How does the science/history in the film measure up? One thing Apollo 13 got right was how it portrayed the scenes of weightlessness. As noted in an article from The Guardian titled Apollo 13: In Space, No One Can See You Exaggerate notes,
The zero-gravity scenes in the movie are extremely convincing, because they’re real. Director Ron Howard persuaded NASA to let him film on its reduced-gravity aircraft, known as the Vomit Comet.–
An omission made by the film was a mid-course correction that was made while en route to the moon, As IMDB notes,
The movie makes no mention of a mid-course correction made while en route to the moon which took the spacecraft off of a free return trajectory. After the explosion, a second correction was successfully made to put the spacecraft back on a free return trajectory. Without this correction, the astronauts still would have swung around the moon, but would have missed the earth on the return leg. Although a free return trajectory was agreed upon in the movie, the engine burn to accomplish this was not portrayed. The astronauts also made a four-minute engine burn after swinging around the moon to gain additional speed and to enable them to splash down in the Pacific Ocean.
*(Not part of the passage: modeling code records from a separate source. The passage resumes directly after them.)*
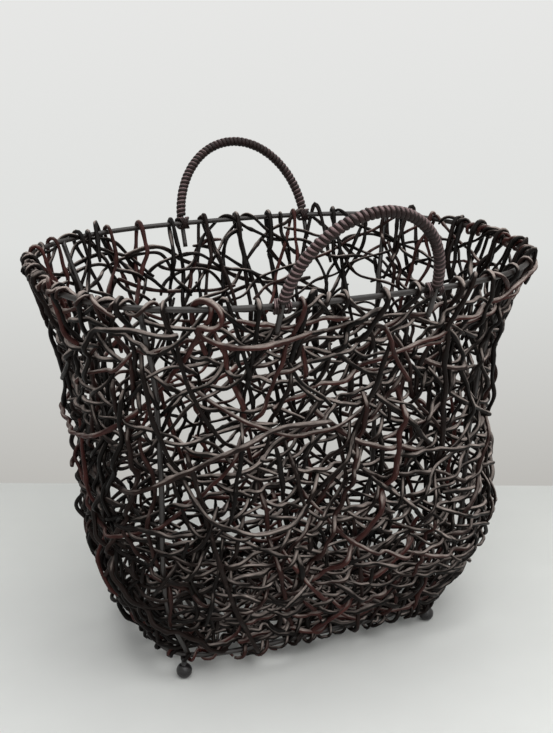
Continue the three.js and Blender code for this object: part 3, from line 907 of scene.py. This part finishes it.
class Weave:
    """All points of the vines and rods in one row, with what holds for each of them."""

    def __init__(self, vines, rods):
        lines = [*vines, *rods]
        lengths = [len(line.points) for line in lines]
        rows = zip(*((line.points, line.out, line.near, line.room) for line in lines))
        self.points, self.out, self.near, self.room = (np.concatenate(row) for row in rows)
        self.radius = np.repeat([line.radius for line in lines], lengths)
        self.owner = np.repeat([*range(len(vines)), *[-1] * len(rods)], lengths)
        self.free = (self.owner >= 0).astype(float)
        self.reach = 2 * self.radius.max() + SEARCH_SLACK

    def find_pairs(self):
        """Pairs of points that may touch, apart from neighbours on one vine and points of two rods."""
        i, j = close_pairs(self.points, self.reach)
        apart = (self.owner[i] != self.owner[j]) | (np.abs(i - j) > OWN_POINTS)
        apart &= (self.owner[i] >= 0) | (self.owner[j] >= 0)
        self.i, self.j = i[apart], j[apart]
        self.side = np.where((self.i * SHUFFLE + self.j) % 2 == 0, 1.0, -1.0)

    def shoves(self):
        """How far each point has to go so that its pairs no longer cut into each other."""
        gap = self.points[self.i] - self.points[self.j]
        need = self.radius[self.i] + self.radius[self.j]
        short = need - np.linalg.norm(gap, axis=1)
        hit = short > 0
        a, b, gap, need, short = self.i[hit], self.j[hit], gap[hit], need[hit], short[hit]
        facing = np.sign((self.out[a] * self.out[b]).sum(axis=1) + TINY)
        normal = unit(self.out[a] + self.out[b] * facing[:, None])
        deep = (gap * normal).sum(axis=1)
        sideways = gap - deep[:, None] * normal
        sign = np.where(np.abs(deep) > LEVEL_SHARE * need, np.sign(deep), self.side[hit])
        level = np.maximum(self.near[a], self.near[b])
        stress = (1 - level) * STRESS * need * sign
        slip = SIDEWAYS + (1 - SIDEWAYS) * level
        way = unit(normal * (deep + stress)[:, None] + sideways * slip[:, None])
        share = self.free[a] / np.maximum(self.free[a] + self.free[b], 1)
        push_a = way * (short * share)[:, None]
        push_b = -way * (short * (1 - share))[:, None]
        count = len(self.points)
        total = np.empty_like(self.points)
        for k in range(3):
            total[:, k] = np.bincount(a, push_a[:, k], count) + np.bincount(b, push_b[:, k], count)
        hits = np.bincount(a, minlength=count) + np.bincount(b, minlength=count)
        return total / np.maximum(hits, 1)[:, None]

    def crossing(self):
        """Which points lie close to another vine or to a rod."""
        i, j = close_pairs(self.points, self.reach)
        others = self.owner[i] != self.owner[j]
        crossing = np.zeros(len(self.points), bool)
        crossing[i[others]] = True
        crossing[j[others]] = True
        return crossing


def push_apart(weave):
    """Moves the vines until they lie on each other and on the rods, each bending as smoothly as it can."""
    index = np.arange(len(weave.points))
    joined = (weave.owner[1:] == weave.owner[:-1]) & (weave.owner[1:] >= 0)
    before = index - np.concatenate([[False], joined])
    after = index + np.concatenate([joined, [False]])
    free = weave.free[:, None]
    start = weave.points.copy()
    moved = np.zeros_like(start)
    for turn in range(PUSHES):
        if turn % SEARCH_TURNS == 0:
            weave.find_pairs()
        total = weave.shoves()
        tangent = unit(weave.points[after] - weave.points[before])
        total -= (total * tangent).sum(axis=1)[:, None] * tangent
        moved += OVERSHOOT * total * free
        for _ in range(SMOOTHINGS):
            moved += STIFFNESS * (moved[before] + moved[after] - 2 * moved) * free
        moved *= HOLD
        excess = np.maximum((moved * weave.out).sum(axis=1) - weave.room, 0) * (1 - weave.near)
        moved -= weave.out * excess[:, None]
        weave.points = start + moved


def take_points(vines, weave):
    """Gives the vines their woven points, and cuts most free ends back to the last vine that they cross."""
    crossing = weave.crossing()
    at = 0
    for vine in vines:
        onward = at + len(vine.points)
        vine.points = weave.points[at:onward]
        held = np.nonzero(crossing[at:onward])[0]
        if len(held) and rng.random() > FREE_END_SHARE:
            first = min(max(held[0] - 1, 0), vine.solid[0])
            last = max(held[-1] + 2, vine.solid[1])
            vine.points = vine.points[first:last]
        at = onward


# Meshes
def wear_and_highlight_at(points, ring):
    """How much each corner of a tube is worn, with a painted highlight on the sides facing up and out and
    painted shade towards the base and at the low left end. ring gives its corners' directions from points.
    """
    outward = unit(points / (RIM[0] ** 2, RIM[1] ** 2, np.inf))[:, None]
    # Worn colour and painted highlight on the sides that face up and out
    wear = TOP_WEAR_AND_HIGHLIGHT * ring[..., 2] + OUTSIDE_WEAR_AND_HIGHLIGHT * (ring * outward).sum(axis=-1)
    # Painted shade towards the base
    wear *= np.interp(points[:, 2], (BASE[2], WAIST[2]), (SHADE_SCALE_AT_BASE, SHADE_SCALE_AT_WAIST))[:, None]
    # Painted shade at the low left end
    left = np.interp(-points[:, 0] / BELLY[0], SHADED_LEFT_END, (0, 1))
    low = np.interp(points[:, 2], (WAIST[2], SHOULDER[2]), (1, 0))
    wear *= (1 - LEFT_END_SHADE * left * low)[:, None]
    return np.clip(wear / np.linalg.norm(ring, axis=-1), 0, 1)


def put(name, data):
    """A new object in the scene."""
    made = bpy.data.objects.new(name, data)
    scene.collection.objects.link(made)
    return made


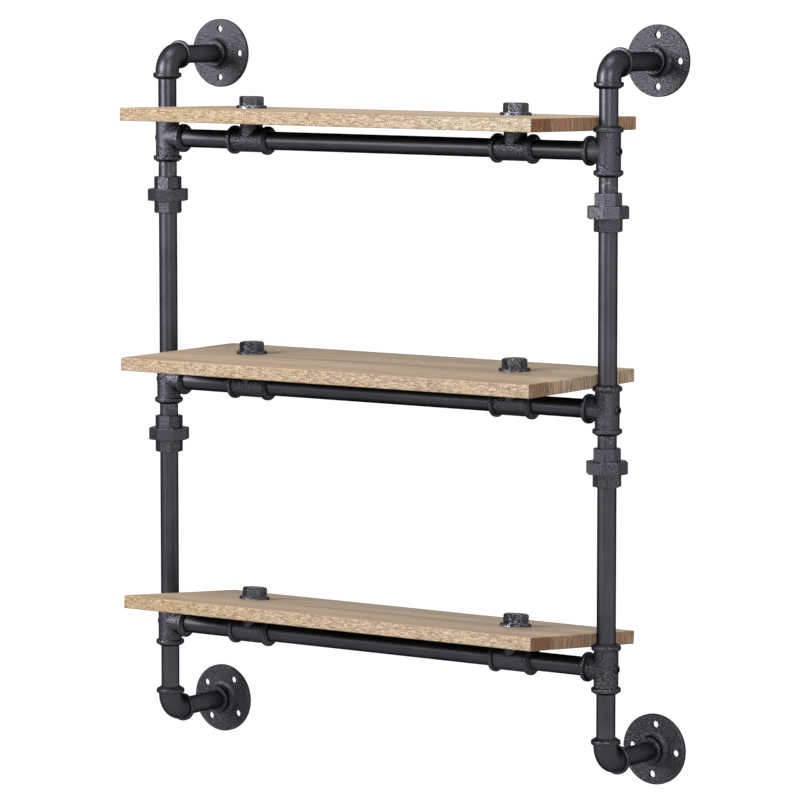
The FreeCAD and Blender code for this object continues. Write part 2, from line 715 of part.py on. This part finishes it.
parts.append(group("bar_end_nuts", end_nuts))


# ---------------------------------------------------------------- checks and files

doc.recompute()
failed = [item.Label for item in doc.Objects if {"Invalid", "Error"} & set(item.State)]
if failed:
    raise RuntimeError(f"failed objects: {failed}")
for item in parts:
    if item.Shape.isNull() or not item.Shape.isValid():
        raise RuntimeError(f"{item.Label} has no sound shape")

os.makedirs("parts", exist_ok=True)
for item in parts:
    item.Shape.exportStep(f"parts/{item.Label}.step")
print(f"{len(parts)} sub-parts written")
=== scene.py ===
import math

import bpy
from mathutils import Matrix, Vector

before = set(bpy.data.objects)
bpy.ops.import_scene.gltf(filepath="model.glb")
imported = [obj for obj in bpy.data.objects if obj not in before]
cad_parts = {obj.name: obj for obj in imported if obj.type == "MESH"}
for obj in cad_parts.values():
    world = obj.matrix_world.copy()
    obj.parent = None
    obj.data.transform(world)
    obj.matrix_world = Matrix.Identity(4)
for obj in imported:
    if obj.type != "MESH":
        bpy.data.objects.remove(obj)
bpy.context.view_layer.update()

# ---------------------------------------------------------------- the unit's own sizes, in metres

UPRIGHT_Y = -0.105
BAR_Z = {"top": 0.28875, "middle": 0.00625, "bottom": -0.27975}
TILT = {"top": 1.2, "middle": -0.3, "bottom": 5.2}  # front edge up, in degrees
BOARD_FRONT = 0.12  # from a crossbar's axis forward to the front edge of its board
STRIP_WIDTH = 0.0385
FINGER_JOINT = (0.147, 0.167)  # ends of the short block let into the middle board's front strip
HALF_BOARD = 0.26  # from the middle of a board to where the painted shade on its sawn edge, or its paling, is in full

# ---------------------------------------------------------------- how the three boards differ

PAINTED_SHADE_LEFT = {"top": 0.6, "middle": 0.0, "bottom": 1.0}  # how far painted shade darkens the sawn edge to the left
PALER_RIGHT = {"top": 1.0, "middle": 0.2, "bottom": 0.2}  # and pales to the right
END_TINT = {"top": (0.78, 0.68, 0.62), "middle": (0.98, 1.09, 1.15), "bottom": (0.81, 0.76, 0.73)}
STRIP_SEED = {"top": 21.9, "middle": 43.8, "bottom": 43.8}  # where a board's strips draw their luck
GRAIN_SHIFT = 9.0  # the furthest that luck slides a strip along the grain

# ---------------------------------------------------------------- node helpers


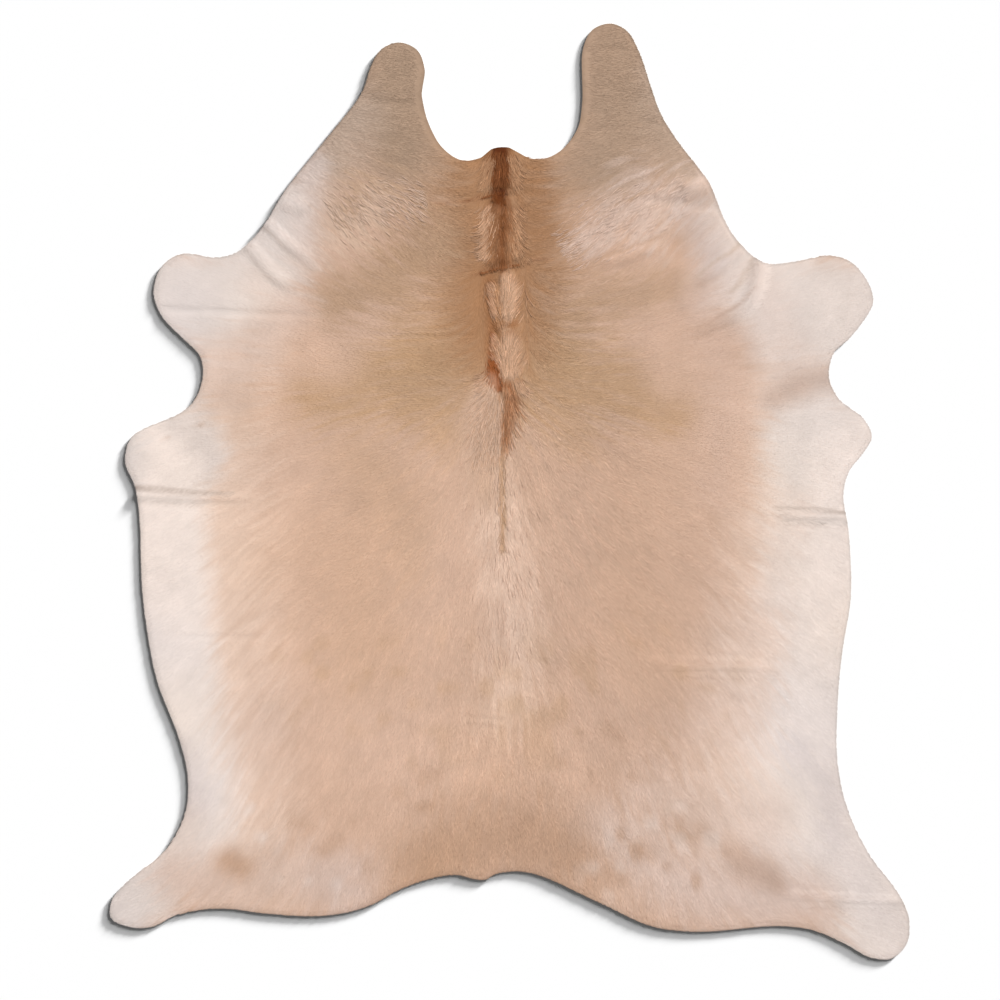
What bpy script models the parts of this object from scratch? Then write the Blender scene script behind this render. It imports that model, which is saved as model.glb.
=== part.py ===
"""A cowhide: one whole hide, tanned with the hair on, lying flat with its hair side up.

It is a single sheet. The edge is a smooth closed curve through a few points on each named
stretch of the outline. Folds, creases and the mane are soft ridges or troughs along short lines.
The neck points along +Y and the coat faces +Z. Every size in the tables is in millimetres, from
the middle of the hide.
"""

from collections import namedtuple
import math

import bmesh
import bpy
from mathutils import Vector
from mathutils.geometry import delaunay_2d_cdt
import numpy as np

MM = 0.001

# Driving sizes
HIDE_LENGTH = 2130.0  # along the spine, cheek flap to hind leg
HIDE_WIDTH = 1820.0  # across, elbow or hind leg to the other side
CUT_EDGE = 3.0  # leather and the first hair over it, at the knife cut
BELLY_SHEET = 4.5  # leather and the thin coat near the edge
BACK_SHEET = 6.0  # leather and the thick coat that lies on the back
EDGE_BEVEL = 9.0  # how far in the coat slopes down to the cut edge
BELLY_REACH = 260.0  # how far in from the edge the coat stays thin
SWELL = 0.5  # how far the coat's top rises and falls between the folds
SWELL_PITCH = (430.0, 370.0)  # across and along
SWELL_REACH = 70.0  # how far in from the edge that begins in full
FADE_IN = 0.25  # share of its line over which a fold rises, where it doesn't start at the edge
FADE_OUT = 0.4  # share of its line over which a fold dies out

# How fine the surface is
CURVE_STEP = 3.0  # between places on the smooth curve of the edge
LINE_STEP = 12.0  # between places on the smooth line of a fold
EDGE_TURN = math.radians(12)  # the mesh gets an edge point each time the curve turns this far
EDGE_STEP = 45.0  # and at least as often as this
FIELD_STEP = 56.0
FOLD_STEP = 30.0
FOLD_ROWS = (-1.0, -0.5, 0.0, 0.5, 1.0)  # rows of points across a fold, in half widths
KEEP_APART = 0.6  # points keep this share of their spacing from those of another row
CLEAR_OF_EDGE = 14.0  # inside the bevel, so that its strip stays even
SHARP_ANGLE = math.radians(40)

# Points on each stretch of the edge, (across, along), anticlockwise from the left cheek
Stretch = namedtuple("Stretch", "name points")
EDGE = (
    Stretch("left cheek flap", ((-208, 1004), (-249, 1022), (-289, 1008), (-312, 975), (-335, 908))),
    Stretch("left cheek", ((-408, 813), (-510, 685), (-567, 594), (-622, 544))),
    Stretch("left foreleg", ((-669, 533), (-744, 542), (-789, 515), (-809, 456), (-792, 402))),
    Stretch("left armpit", ((-744, 351), (-704, 310), (-697, 263), (-717, 208), (-755, 176))),
    Stretch("left elbow", ((-813, 153), (-860, 125), (-874, 68), (-851, 12), (-841, -60))),
    Stretch("left flank", ((-835, -220), (-821, -330), (-801, -428), (-749, -565))),
    Stretch("left hock", ((-731, -650), (-737, -726), (-778, -806), (-875, -888), (-905, -927))),
    Stretch("left hind leg", ((-906, -966), (-864, -986), (-812, -986), (-756, -959))),
    Stretch("left rump", ((-657, -944), (-560, -955), (-424, -961), (-324, -941), (-235, -895))),
    Stretch("tail", ((-128, -868), (-78, -878), (-53, -879), (-33, -867), (12, -860), (58, -866))),
    Stretch("right rump", ((112, -887), (165, -913), (218, -937), (324, -985), (435, -997), (604, -984))),
    Stretch("right hind leg", ((676, -990), (734, -1009), (823, -1056), (872, -1057), (905, -1022))),
    Stretch("right hock", ((909, -963), (881, -903), (818, -820), (765, -704), (746, -600))),
    Stretch("right flank", ((749, -450), (760, -345), (777, -240), (772, -87), (760, -5), (774, 49))),
    Stretch("right elbow", ((801, 83), (825, 126), (805, 169), (752, 210), (727, 262))),
    Stretch("right armpit", ((740, 319), (774, 349), (813, 399), (828, 431), (816, 478))),
    Stretch("right foreleg", ((773, 526), (722, 538), (660, 526), (588, 519), (556, 535))),
    Stretch("right cheek", ((503, 594), (451, 710), (404, 770), (346, 858), (317, 940), (292, 1010))),
    Stretch("right cheek flap", ((268, 1048), (231, 1065), (188, 1050), (166, 1003))),
    Stretch("neck right of the nape", ((165, 891), (155, 828), (124, 783), (85, 760), (48, 759))),
    Stretch("nape", ((22, 772), (-3, 784), (-38, 781), (-67, 760))),
    Stretch("neck left of the nape", ((-108, 755), (-149, 781), (-181, 835), (-197, 900), (-191, 960))),
)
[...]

There is a brief reference to this in the movie, but this maneuver was not portrayed.–IMDB
There was also some creative license taken in the launch sequence.
The scene of the Saturn V launch shows the horizontal service arms swinging back after the rocket’s ignition. The arms swung back in milliseconds after ignition, once the rocket climbed to a height of two inches. In the movie the service-arms goes in one by one, but in reality they went simultaneously.–IMDB
What about the procedure developed in the movie to combat the toxic carbon dioxide level in the shuttle? The real Ken Mattingly tells a story slightly different from the movie. As noted in Ken Mattingly Explains How the Apollo 13 Movie Differed From Real Life,
In the movie, as the crew faces a deadly buildup of carbon dioxide, a team in mission control builds a new system on the spot that adapts an originally incompatible filter. “Well, the real world is better than that,” Mattingly explained, saying there was a simulation for the Apollo 8 mission where a cabin fan was jammed due to a loose screw.The solution that they came up with was that they could make a way to use the vacuum cleaner in the command module with some plastic bags cut up and taped to the lithium hydroxide cartridges and blow through it with a vacuum cleaner. So, having discovered it, they said, “Okay, it’s time for beer.” Well, on 13, someone says, “You remember what we did on that sim? Who did that?” So in nothing short, Joe [Joseph P.] Kerwin showed up, and we talked about “How did you build that bag and what did you do?” … Of course it worked like a gem.
There’s some fact and fiction in the history as well as the science of Apollo 13. But the minor inaccuracies never feel lazy. Rather, they provide some tension in the narrative. And the little things it gets wrong are outweighed by Ron Howard’s attention to detail in major aspects of the story and the science of it. Apollo 13 was a big part of what got me interested in NASA. And for that, I am eternally gratefully. It’s as compelling to watch after multiple viewings.